Local Moran’s I used to map clusters of disease prevalence and identify significant clusters. This map has four classes. The clusters are the high-high (high disease prevalence rates whose neighbors also have high prevalence rates) and low-low (low disease prevalence rates whose neighbors also have low prevalence rates) locations. This showed positive spatial autocorrelation and explain clusters, the remaining are outliers [reference/s].
Hot Spot Analysis
Hot spot analysis was done using GeoDa. Mapping hot spot analysis apply local G* statistic and used to identify and show cluster of areas with high prevalence rates (hot spot) and areas with low prevalence rates (cold spot). It is essential to assess the significance of the test [17, 18].
Mapping hot spot analysis uses local G* statistic to map clusters of disease prevalence, because it identifies hot and cold spots. A map should show clusters of areas with high prevalence rates (hot spot) and areas with low prevalence rates (cold spot). It is essential to assess the significance of the test. This can increase the statistical significance with increasing the number of permutations of the results, so it can be used 999 permutations. This means 999 times, which eliminates bias by producing random results [17, 18]. To conduct this analysis use GeoDa
Interpolation
Interpolation analysis was conducted using QGIS and it is based on the assumption that spatially distributed objects are spatially correlated. I.e.) things that are close together tend to have similar characteristics or based on measured area predict unmeasured area by using the Inverse Distance Weight (IDW) [19-21].
Kulldoruff’s Scan Statistic
Kulldoruff’s scan statistic is a method, which is spatial scan statistics for detecting and evaluating statistically significant spatial clusters risk factors for a specific disease. Final confirmatory spatial analysis was done using spatial analysis software SaTScan and QGIS. The SaTScan identifay specific palce spatially significant higher or lower rate of aggregates is found. Its output presents the hotspot areas in circular windows, indicating the areas in the windows are higher than expected distributions compared to the areas outside of the cluster windows [22-25].

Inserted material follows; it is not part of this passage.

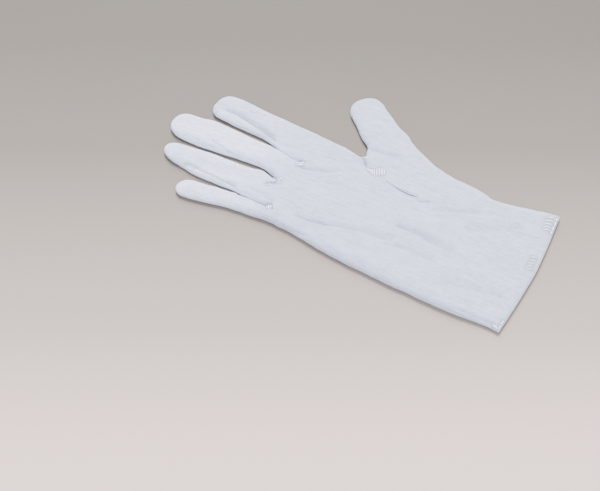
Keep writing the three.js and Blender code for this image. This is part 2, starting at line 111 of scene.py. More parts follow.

Multilevel logistic regression
Multilevel analysis was considered appropriate to account for the hierarchical nature of the DHS data and to be able to estimate lndividual level as well as household-level effects on the outcome variable [26-28].
Model building
The four model building and analysis were done using Stata 14. Overall, four models containing variables of interest were fitted for each of HIV Seropositivity adults. The first model (M0) is an empty model which was fitted without independent variables to test random variability using Intra House Hold Correlation (IHHC) [29]. The second model (M1) was fitted to all lower-level (individual level) factors; the third model (M2) used for all higher-level (household level) factors; and the fourth model (M3) used for both lower- and higher-level factors to report. Model fitness for the report selected by the Akaike Information Criterion (AIC).